Business confidence within the industry reflects that momentum. According to Pro Landscaper's State of the Nation report, 76% of UK landscaping businesses expect growth in 2025, with nearly half predicting revenue increases of over 10%. In 2024, 62% of companies grew — with commercial landscaping outpacing residential slightly.
The hard landscaping segment — paving, driveways, and walling — is also expanding. The UK domestic garden hard landscaping market was valued at £357 million in 2024, with an 8% increase forecast by 2027, pushing the value to £418 million by 2028. The wider UK lawn and garden retail market sits at £9.34 billion in 2025.
Challenges remain: rising National Insurance contributions are adding cost pressure across the sector, and labour recruitment and retention continues to be a significant concern for many businesses. But the fundamentals are strong, and the direction of travel is clear.
The takeaway: UK landscaping is a growth industry — backed by rising demand for sustainable outdoor spaces, a strong residential pipeline, and a sector increasingly recognised as essential infrastructure rather than optional extra.
The Bigger Picture
Taken together, these ten statistics tell a story that goes well beyond lawn mowing and garden design.
Britain's gardens and green spaces are simultaneously an economic engine generating tens of billions in GDP and tourism, an environmental network housing nearly 40% of the nation's protected wildlife, and a public health system delivering billions of pounds in measurable wellbeing benefits — much of it invisible to the Treasury spreadsheets that shape national policy.
The landscaping industry sits at the heart of all three. As demand for sustainable outdoor spaces grows, as biodiversity legislation tightens, and as the link between green space and mental health becomes ever clearer, the sector's importance will only increase.

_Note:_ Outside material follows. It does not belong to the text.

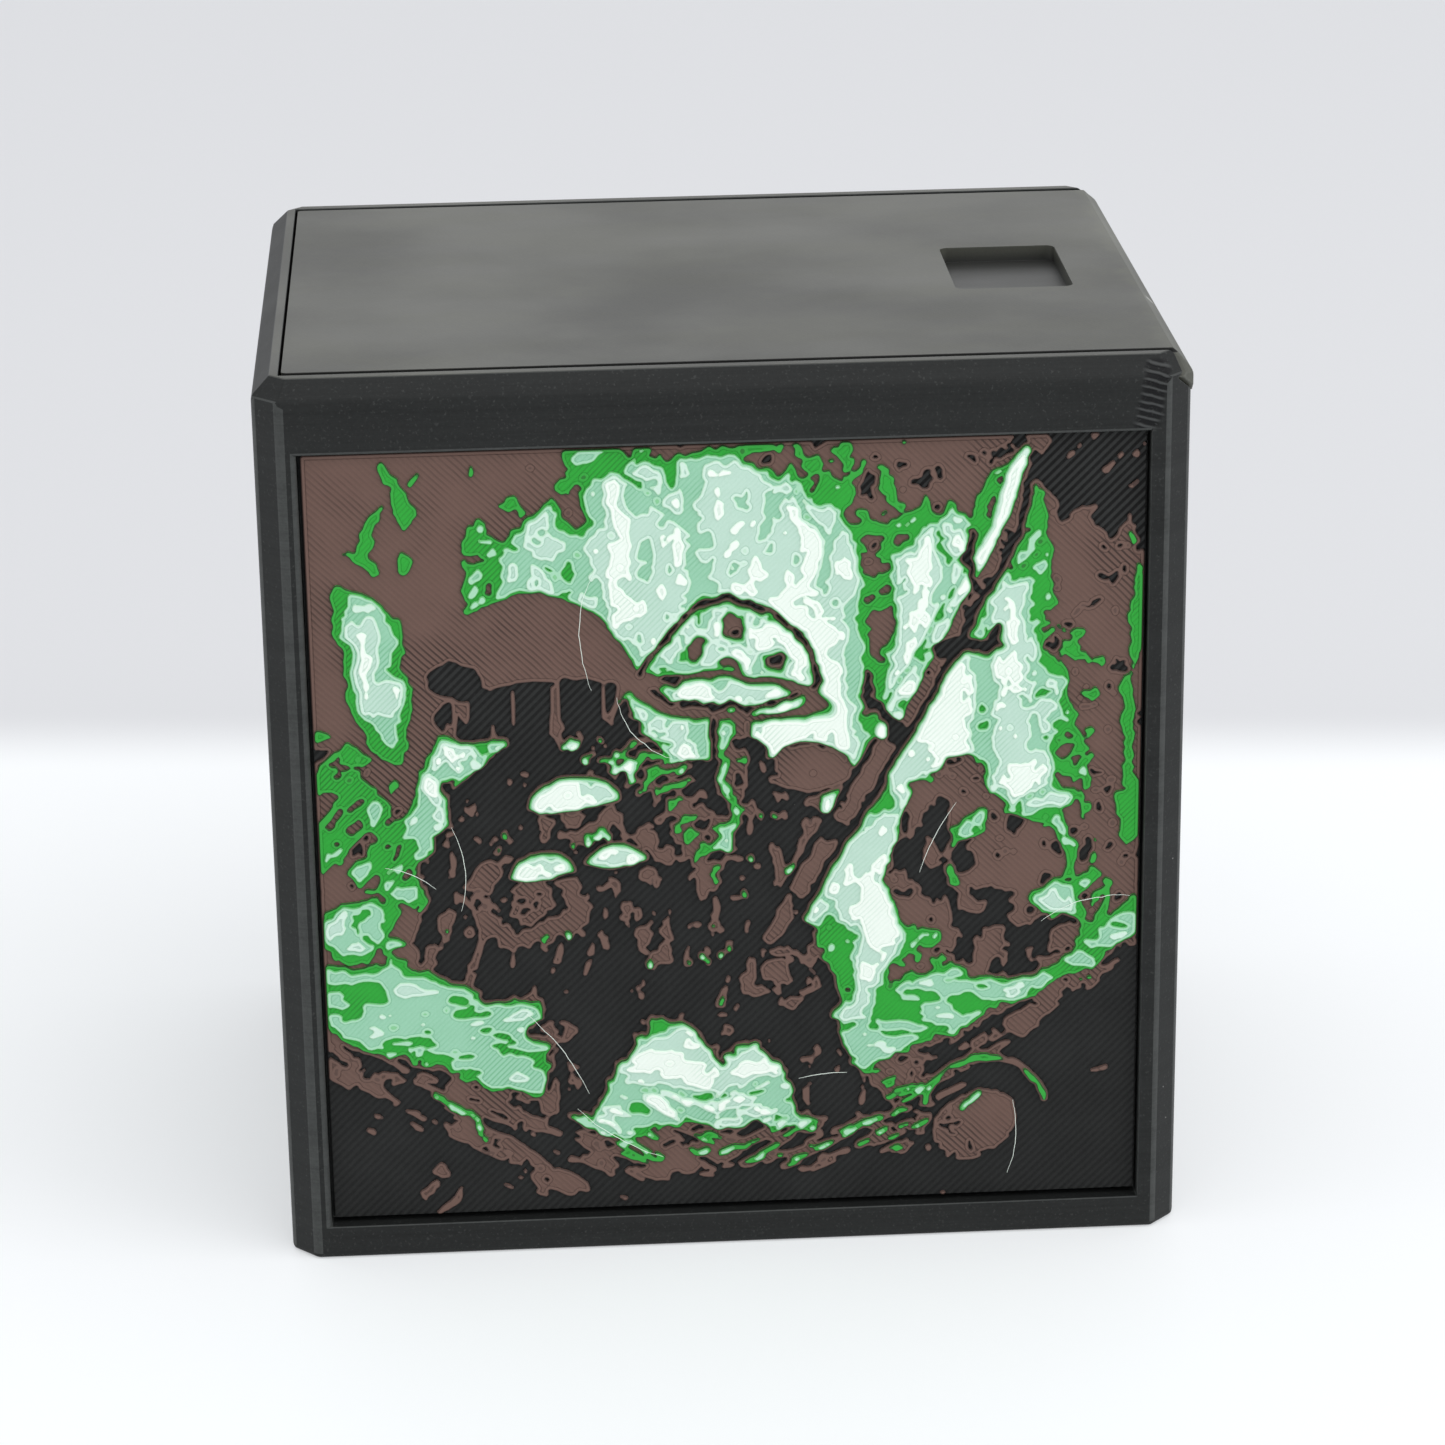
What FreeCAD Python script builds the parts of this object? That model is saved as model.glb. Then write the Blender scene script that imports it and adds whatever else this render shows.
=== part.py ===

Whether you are considering a garden redesign, running a landscaping business, or simply looking at your lawn differently — the numbers suggest it is worth taking seriously.
Statistics sourced from the RHS State of Gardening Report 2025, the Environmental Horticulture Group and Oxford Economics, IBISWorld, Pro Landscaper State of the Nation Report, Barbour ABI, and UKRI research. All figures correct as of early 2026.